De poucas palavras, arrasado, o histórico presidente do Gondomar, Álvaro Cerqueira, que concebeu a academia com o internacional português, há cinco anos, falou aos soluços, de coração dilacerado. “Não posso dizer muito. Foram dois meninos que nasceram aqui, é complicado... Falei com o Diogo às dez da noite, ele estava em viagem...”, desabafou o dirigente, dividido entre as recordações do menino que encantava, e do adolescente que cresceu depressa e se fez figura maior de Gondomar para o mundo. “É o nosso símbolo, está na maioria das páginas do nosso livro. É o herói destas crianças, de tantos miúdos que alimentam o sonho de serem um Jota”, descreve, falando do trabalho de uma academia destinada a jovens aspirantes a uma carreira futebolística, dos cinco aos nove anos. “O Diogo esteve connosco dos 9 aos 16 anos. Sempre falamos. Aqui foi o arranque da sua vida, depois veio a academia com o seu nome. Sempre que vinha a Gondomar, fazia questão de passar no clube, de assistir a jogos. Para ele era fantástico estar connosco, para os miúdos era uma alegria quando o viam. O impacto de tudo isto que aconteceu é forte e será duradouro, porque estes rapazes jogam com uma camisola que tem a fotografia dele ao peito”, precisa Álvaro Cerqueira, ainda sem discernimento para pensar objetivamente na melhor homenagem póstuma aos ilustres irmãos gondomarenses. A Câmara já decretou luto no concelho para hoje.

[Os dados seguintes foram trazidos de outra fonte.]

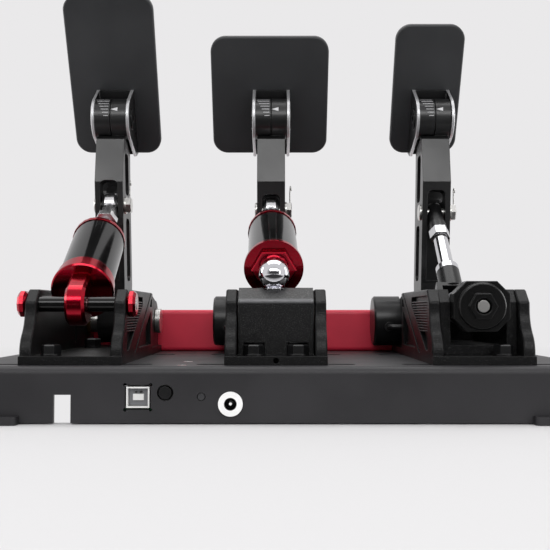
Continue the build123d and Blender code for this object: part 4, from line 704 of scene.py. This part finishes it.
# The black card's reach to both sides and towards the camera, its soft edges and its brightness
BLACK_CARD_X, BLACK_CARD_Y = (-0.40, 0.40), (-1.60, -0.18)
CARD_X_FADE, CARD_Y_FADE, CARD_LEVEL = 0.05, 0.04, 0.05
paper = bpy.data.materials.new("studio_paper")
paper.use_nodes = True
tree = paper.node_tree
tree.nodes.clear()
spot = add(tree, "TexCoord", {}).outputs["Object"]
axes = add(tree, "SeparateXYZ", {"Vector": spot})
floor_rays = add(tree, "LightPath", {})
distance = add(tree, "VectorMath", {0: spot}, operation="LENGTH")
fade = add(tree, "MapRange", {"Value": distance.outputs["Value"], "From Min": FADE_START,
                              "From Max": FADE_END}, interpolation_type="SMOOTHSTEP")
# Uncoated paper: matt, so it keeps only a soft shadow of the set
matt = add(tree, "BsdfDiffuse", {"Color": linear("#d2d1d2")})
glow = add(tree, "Emission", {"Color": PALE, "Strength": 1.0})
ground = add(tree, "MixShader", {0: fade.outputs[0], 1: matt.outputs[0], 2: glow.outputs[0]})
card_x = band(tree, axes.outputs["X"], *BLACK_CARD_X, CARD_X_FADE)
card_y = band(tree, axes.outputs["Y"], *BLACK_CARD_Y, CARD_Y_FADE)
card_area = add(tree, "Math", {0: card_x, 1: card_y}, operation="MULTIPLY")
carded = add(tree, "Math", {0: card_area.outputs[0], 1: floor_rays.outputs["Is Glossy Ray"]},
             operation="MULTIPLY")
card = add(tree, "Emission", {"Color": PALE, "Strength": CARD_LEVEL})
paper_look = add(tree, "MixShader", {0: carded.outputs[0], 1: ground.outputs[0], 2: card.outputs[0]})
add(tree, "OutputMaterial", {"Surface": paper_look.outputs[0]})
print("paper of", len(tree.nodes), "nodes")

# %% Floor
FLOOR_RADIUS = 3.0
bpy.ops.mesh.primitive_circle_add(vertices=96, radius=FLOOR_RADIUS, fill_type="NGON", location=(0, 0, 0))
floor = bpy.context.object
floor.name = "studio_floor"
floor.data.materials.append(paper)
print("floor", 2 * FLOOR_RADIUS, "m across")

# %% A glowing card inside the tray at the cable notch: painted light over the tray's shade
# The notch in the rear face, and how far the card is set aside, inwards and above the ground
NOTCH_X, NOTCH_WIDTH, NOTCH_HEIGHT = -0.1111, 0.0110, 0.0162
CARD_ASIDE, CARD_IN, CARD_LIFT = 0.0008, 0.0060, 0.0002
bpy.ops.mesh.primitive_plane_add(
    size=1, location=(NOTCH_X - CARD_ASIDE, REAR + CARD_IN, NOTCH_HEIGHT / 2 + CARD_LIFT),
    rotation=(math.radians(90), 0, 0))
notch_card = bpy.context.object
notch_card.name = "notch_card"
notch_card.scale = (NOTCH_WIDTH, NOTCH_HEIGHT, 1)
bpy.ops.object.transform_apply(location=True, rotation=True, scale=True)
# A glowing card, painted light: an even patch in the background's own colour where the tray's shade would
# fall
painted_glow_card = bpy.data.materials.new("painted_glow_card")
painted_glow_card.use_nodes = True
painted_glow_card.node_tree.nodes.clear()
shine = add(painted_glow_card.node_tree, "Emission", {"Color": PALE, "Strength": 1.0})
add(painted_glow_card.node_tree, "OutputMaterial", {"Surface": shine.outputs[0]})
notch_card.data.materials.append(painted_glow_card)
print("card of", NOTCH_WIDTH, "by", NOTCH_HEIGHT, "m")

# %% Lamps
AIM = (0, 0, 0.1)


def soft_box(name, where, size, level):
    """A rectangular lamp that faces the set. The level is its brightness as seen, where 1 is white."""
    lamp = bpy.data.lights.new(name, "AREA")
    lamp.shape = "RECTANGLE"
    lamp.size, lamp.size_y = size
    lamp.energy = level * math.pi * size[0] * size[1]
    lamp_object = bpy.data.objects.new(name, lamp)
    bpy.context.scene.collection.objects.link(lamp_object)
    lamp_object.location = where
    lamp_object.rotation_euler = (Vector(AIM) - Vector(where)).to_track_quat("-Z", "Y").to_euler()
    print(name, "of", round(lamp.energy, 1), "watts")


soft_box("high_box", where=(0, -1.45, 0.85), size=(1.7, 0.40), level=4.2)
soft_box("top_box", where=(0, 0.15, 1.3), size=(1.4, 0.8), level=2.0)
soft_box("band_box", where=(0.95, -1.1, 0.40), size=(0.25, 0.7), level=1.8)
soft_box("left_rim_box", where=(-1.4, 0.25, 0.45), size=(0.3, 0.9), level=3.0)
soft_box("right_rim_box", where=(1.4, 0.25, 0.45), size=(0.3, 0.9), level=3.0)

# %% Colours as written
bpy.context.scene.view_settings.view_transform = "Standard"
print("colours shown through", bpy.context.scene.view_settings.view_transform)
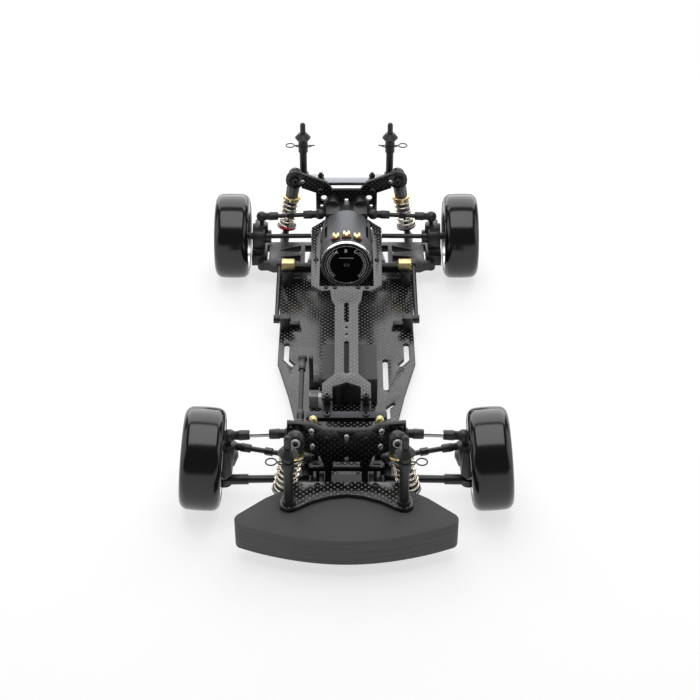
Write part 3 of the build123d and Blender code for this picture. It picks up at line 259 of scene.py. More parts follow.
def finish(key):
    """The finish of that name, built the first time that it is asked for."""
    known = bpy.data.materials.get(key)
    if known:
        return known
    c, tow = bpy.context.scene.drift_car_colours, bpy.context.scene.drift_car_sizes.tow
    finishes = {
        "woven_carbon": (woven_carbon, c, tow),
        # Upright plates: the same weave with its pale tow middles painted near black, as painted shade
        "woven_carbon_upright": (woven_carbon, c, tow, True),
        # Routed carbon, left dry: no shine
        "cut_carbon_edge": (painted, linear("#1a1a1b"), 0.6),
        "moulded_nylon": (moulded_nylon, c.plastic),
        # Moulded ABS with a fine matt grain
        "servo_shell": (moulded_nylon, linear("#1c1c1f"), 0.6),
        # Moulded phenolic under the solder tabs: matt, warm brown
        "red_brown": (moulded_nylon, linear("#5a2a20"), 0.5),
        "cut_foam": (cut_foam, c.foam),
        "hard_tyre": (hard_tyre, c.tyre),
        # Silver plating on a moulded wheel: smooth and even
        "silver_rim": (metal, c.rim, 0.22),
        # Blasted and anodised aluminium: satin, dyed black, grey or gold
        "black_anodised": (metal, linear("#3a3a3d"), 0.38, 0.05),
        "grey_anodised": (metal, linear("#7d7f83"), 0.32, 0.05),
        "gold_anodised": (metal, c.gold, 0.28, 0.04),
        # Turned aluminium: pale, with fine rings
        "bare_aluminium": (metal, c.aluminium, 0.3, 0.06),
        # Ground steel: bright and sharp
        "bright_steel": (metal, c.steel, 0.22, 0.04),
        # Steel with a black oxide skin under oil: dark with a soft shine
        "blackened_steel": (painted, c.black_steel, 0.3),
        # Drawn wire with pale plating
        "spring_wire": (metal, c.spring, 0.2),
        # Turned brass: warm, with a broad highlight
        "polished_brass": (metal, c.brass, 0.38, 0.04),
        # Mirror plating
        "polished_chrome": (metal, linear("#e8e9ea"), 0.06),
        # Drawn steel can, nickelled and dulled
        "grey_can": (metal, linear("#56575a"), 0.42, 0.05),
        # Clear cover over a black print: deep gloss
        "gloss_black": (painted, linear("#060607"), 0.08),
        # White print on the motor's face; on the servo mount's end the same white is a painted highlight
        "white_print": (painted, linear("#d8d8d8"), 0.5),
        "red_enamel": (painted, linear("#b01523"), 0.35),
        "grey_enamel": (painted, linear("#77787a"), 0.4),
    }
    maker, *given = finishes[key]
    return maker(key, *given)


# --- Meshes ----------------------------------------------------------------
def lathe(profile, start, way, segments=48):
    """Turns (distance along, radius) steps in mm about the line from start; a radius of 0
    closes an end. Returns corner points and faces."""
    way = Vector(way).normalized()
    turn = way.to_track_quat("Z", "Y")
    points, rings = [], []
    for distance, radius in profile:
        centre = start + way * (distance / 1000)
        if radius == 0:
            rings.append([len(points)])
            points.append(centre)
            continue
        first = len(points)
        for i in range(segments):
            a = 2 * math.pi * i / segments
            points.append(centre + turn @ Vector((math.cos(a), math.sin(a), 0)) * (radius / 1000))
        rings.append(list(range(first, first + segments)))
    faces = []
    pairs = list(zip(rings, rings[1:]))
    if len(rings[0]) > 1 and len(rings[-1]) > 1:
        pairs.append((rings[-1], rings[0]))
    for low, high in pairs:
        for i in range(segments):
            j = (i + 1) % segments
            if len(low) == 1:
                faces.append((low[0], high[j], high[i]))
            elif len(high) == 1:
                faces.append((low[i], low[j], high[0]))
            else:
                faces.append((low[i], low[j], high[j], high[i]))
    return points, faces


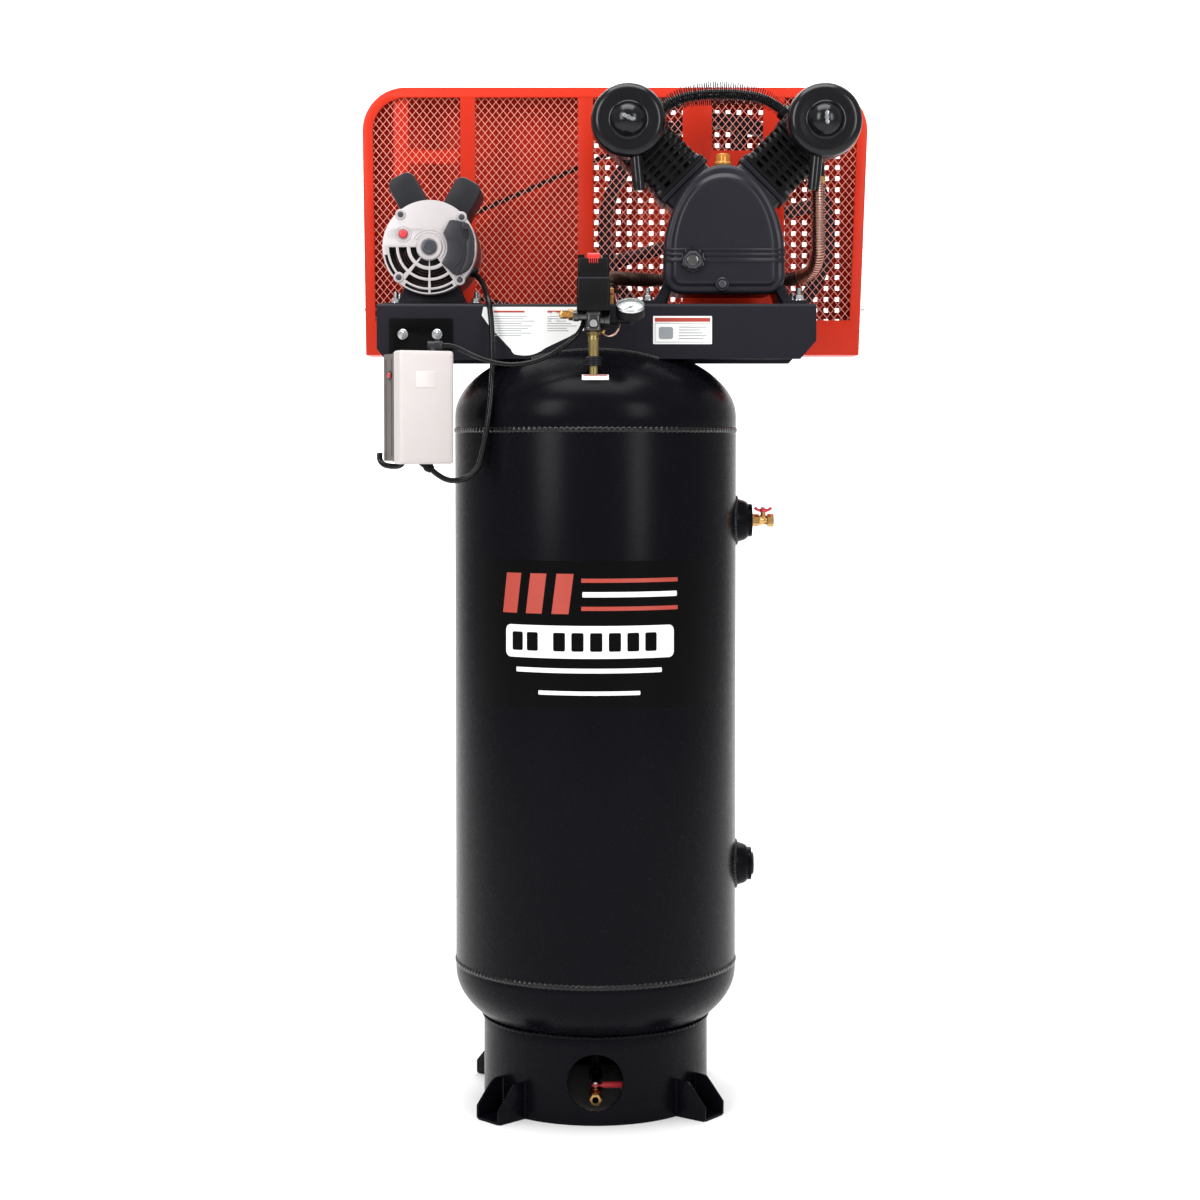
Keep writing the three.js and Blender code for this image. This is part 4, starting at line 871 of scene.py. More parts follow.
def guard_mesh():
    """Expanded metal: diamonds whose strands tilt out of the sheet."""
    low, high = span("guard_mesh")
    pitch_x, pitch_z, strand = 13.6, 16.4, 0.56
    depth = low.y + 1.1
    hub, shaft = middle("flywheel"), middle("motor_rotor")
    corner = GUARD_CORNER - 12
    bm = bmesh.new()
    corners = {}

    def knot(x, z):
        key = (round(x * 4), round(z * 4))
        if key not in corners:
            corners[key] = bm.verts.new((x, depth, z))
        return corners[key]

    def covered(x, z):
        for side, edge in ((-1, guard_low.x + 12), (1, guard_high.x - 12)):
            past = side * (x - edge)
            if past > 0:
                return False
            over_x, over_z = past + corner, z - (guard_high.z - 12 - corner)
            if over_x > 0 and over_z > 0 and math.hypot(over_x, over_z) > corner:
                return False
        clear = math.hypot(x - hub.x, z - hub.z) > 60 and math.hypot(x - shaft.x, z - shaft.z) > 34
        return clear and guard_low.z + 12 < z < guard_high.z - 12

    for row in range(int((high.z - low.z) / pitch_z * 2) + 2):
        z = low.z + row * pitch_z / 2
        for column in range(int((high.x - low.x) / pitch_x) + 2):
            x = low.x + (column + 0.5 * (row % 2)) * pitch_x
            if not covered(x, z):
                continue
            points = [(x + pitch_x / 2, z), (x, z + pitch_z / 2), (x - pitch_x / 2, z),
                      (x, z - pitch_z / 2)]
            outer = [knot(*p) for p in points]
            shrink_x, shrink_z = 1 - 2.4 * strand / pitch_x, 1 - 2.4 * strand / pitch_z
            tilt = (0.0, -0.5, 0.0, 0.5)
            inner = [
                bm.verts.new((x + (px - x) * shrink_x, depth + lean, z + (pz - z) * shrink_z))
                for (px, pz), lean in zip(points, tilt)]
            for i in range(4):
                j = (i + 1) % 4
                bm.faces.new([outer[i], outer[j], inner[j], inner[i]])
    # The strands carry the lightened red, a painted sheen.
    piece = build("guard_screen", bm, MESH_PAINT_WITH_SHEEN, stands_for=["guard_mesh"], slot="red_paint", crease=30)
    thickness = piece.modifiers.new("strand", "SOLIDIFY")
    thickness.thickness = 0.8 * MM
    thickness.offset = 0
    bm = bmesh.new()
    plate(bm,
          [[(-378, 1640), (-350, 1640), (-350, 1710), (-253, 1710), (-253, 1736), (-350, 1736),
            (-350, 1836),
                (-378, 1832)]], depth + 4, depth + 7, 0.5)
    build("guard_strap", bm, RED_PAINT, slot="red_paint", crease=35)


def guard_rear():
    seam, rear, sheet = back_low.y, back_high.y, 3
    pitch, hole = 20.9, 8.4
    loops = [guard_outline()]
    x = -3.0
    while x + hole < back_high.x - 22:
        z = back_low.z + 22
        while z + hole < back_high.z - 14:
            past_corner = math.hypot(max(0, x + hole - (back_high.x - GUARD_CORNER)),
                                     max(0, z + hole - (back_high.z - GUARD_CORNER)))
            if past_corner < GUARD_CORNER - 16:
                loops.append(rectangle(x, x + hole, z, z + hole))
            z += pitch
        x += pitch
    bm = bmesh.new()
    plate(bm, loops, rear - sheet, rear)
    build("guard_back_panel", bm, RED_PAINT, stands_for=["guard_back"], slot="red_paint", crease=35)
    bm = bmesh.new()
    plate(bm, [guard_outline(), guard_outline(sheet)], seam, rear, 0.6)
    build("guard_back_rim", bm, RED_PAINT, slot="red_paint", crease=35)
    bm = bmesh.new()
    for x in (-155, 210):
        spin(bm, [(0, -1), (4.5, -1), (4.5, 1), (3.4, 2.4), (0, 2.8)], (x, seam - 9, back_high.z),
             (0, 0, 1), 20)
    for x, side in ((back_low.x + 1, -1), (back_high.x - 3.2, 1)):
        for z in (1440, 1700):
            spin(bm, [(0, -3), (4.5, -3), (4.5, 1), (3.4, 2.4), (0, 2.8)], (x, seam - 9, z), (side, 0, 0),
                 20)
    build("guard_screws", bm, ZINC, slot="steel", crease=35)


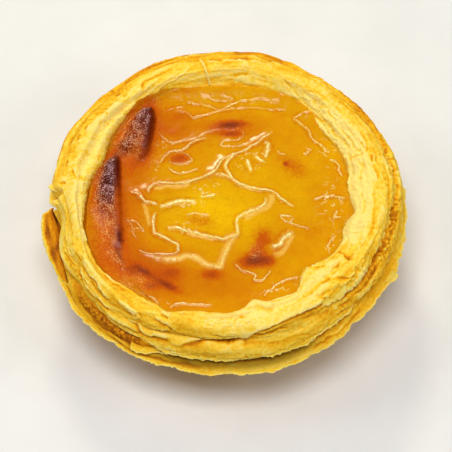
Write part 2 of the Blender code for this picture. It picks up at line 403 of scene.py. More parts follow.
def rim_stations(theta):
    """The rim's rings as an array: station, segment, (radius, height)."""
    near = nearness(theta)
    outline = rim_radius(theta)
    crevice = 0.35 + 0.65 * np.maximum(arc(theta, 238, 280, 20), 0.7 * arc(theta, 325, 368, 24))
    gap = 0.45 + 0.55 * arc(theta, 205, 372, 25)
    narrow = arc(theta, 203, 243, 24)
    pocket = arc(theta, 208, 245, 10)
    plain = arc(theta, 171, 201, 12)
    flaky = arc(theta, 303, 345, 16)
    rows = []
    for number, (near_in, near_z, far_in, far_z) in enumerate(RIM_STATIONS):
        inside = near_in * near + far_in * (1 - near)
        height = near_z * near + far_z * (1 - near)
        if number == CREVICE_STATION:
            inside = inside + 0.9 * (crevice - 0.8)
        if number == GAP_STATION:
            inside = inside + 1.2 * (gap - 0.85)
        wander = 0.55 * ring_noise(theta, 0.25 * number, 11.0, 1.0, seed=5, octaves=2)
        lift = 0.45 * ring_noise(theta, 0.25 * number, 13.0, 1.0, seed=9, octaves=2)
        if number < 10:
            wander = wander - BITE[1] * bump(theta, BITE[0], BITE[2])
        for shape, where in ((POCKET, pocket), (FLAKY_SIDE, flaky), (PLAIN_ROLL, plain)):
            inward, up = shape.get(number, (0, 0))
            inside = inside + inward * where
            height = height + up * where
        wander = wander - DENT_SHARES.get(number, 0) * ROLL_DENT[1] * bump(theta, ROLL_DENT[0], ROLL_DENT[2])
        if number >= 10:
            wander = wander + (0.3, 0.7, 1.3)[number - 10] * narrow
            lift = lift - 0.5 * narrow
        if number in (7, 8, 9):
            lift = lift + 0.5 * bump(theta, 103, 9)
        rows.append(np.stack([outline - inside + wander, height + lift], -1))
    wall = cavity_edge(theta)
    crest = rows[-1][:, 0]
    leaning = np.maximum(near, arc(theta, 128, 200, 20))
    for number, (near_share, near_z, far_share, far_z) in enumerate(LIP_STATIONS):
        share = near_share * leaning + far_share * (1 - leaning)
        height = near_z * leaning + far_z * (1 - leaning) - 0.7 * narrow
        if number == 0:
            height = height + 0.5 * plain
        height = height + 0.5 * ring_noise(theta, 0.3 * number, 6.0, 1.0, seed=13, octaves=2)
        rows.append(np.stack([wall + (crest - wall) * share, height], -1))
    rows.append(np.stack([wall - 0.1, np.full_like(theta, CUSTARD_LEVEL)], -1))
    rows.append(np.stack([wall - 0.8, np.full_like(theta, CUSTARD_LEVEL - 3)], -1))
    return np.array(rows)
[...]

“É um choque que vai durar, vai demorar a passar. Vamos sempre lembrar-nos do Jota. Eu dava-lhe os parabéns a cada jogo, ele respondia sempre. Pedia o campo para fazer treinos aqui, vinha lesionado recuperar-se e trazia fisioterapeutas do Liverpool”, desabafou.
Mentalidade que o levou ao topo
A admirável história de Diogo Jota passa muito por Paços de Ferreira, um miúdo que chega com 16 anos, rotulado de predador pelos golos marcados em Gondomar mas, curiosamente, afastado do radar de emblemas de nomeada. Os castores garantem o avançado e este não demora a acelerar a sua jornada triunfal na Mata Real. Marca os primeiros golos nos sub-19 com Vasco Seabra, a sua inscrição como profissional ainda é beliscada em 2014/15 por uma monitorização mais apertada de uma questão cardíaca, chegando o relatório de aptidão em cima do tempo permitido. Um detalhe crucial, já que Paulo Fonseca arriscaria, meses depois, a inclusão do avançado como titular numa receção ao Reguengos para a Taça de Portugal. Jota marcou e nunca mais parou de ser opção.
Deixou registo de 18 golos na casa amarela em duas épocas, acendendo pretensões e o namoro forte do Atlético de Madrid, que pagaria sete milhões. Foi o jogador mais rentável da história do Paços. Com o dinheiro recolhido, o clube da capital do móvel ergueu obras numa bancada carinhosamente designada internamente como bancada Diogo Jota.
O avançado, tristemente falecido, deixa saudades e muitas em Paços de Ferreira, cativou toda a gente e um comportamento traduz na perfeição o que era. Depois de já ter contrato profissional, abdicou de casa própria para continuar no lar do clube com os outros jovens. Era ele o exemplo de rigor e conduta dentro das quatro paredes, deixando os diretores absortos com o seu profissionalismo. A mentalidade definiu a subida ao topo. Mesmo muito jovem, estava obstinado onde queria chegar e não se desviou um milímetro. Quando marcou o primeiro golo correu na direção da mãe para a abraçar. Já com Jota em Inglaterra, seria André Silva a chegar à formação do Paços.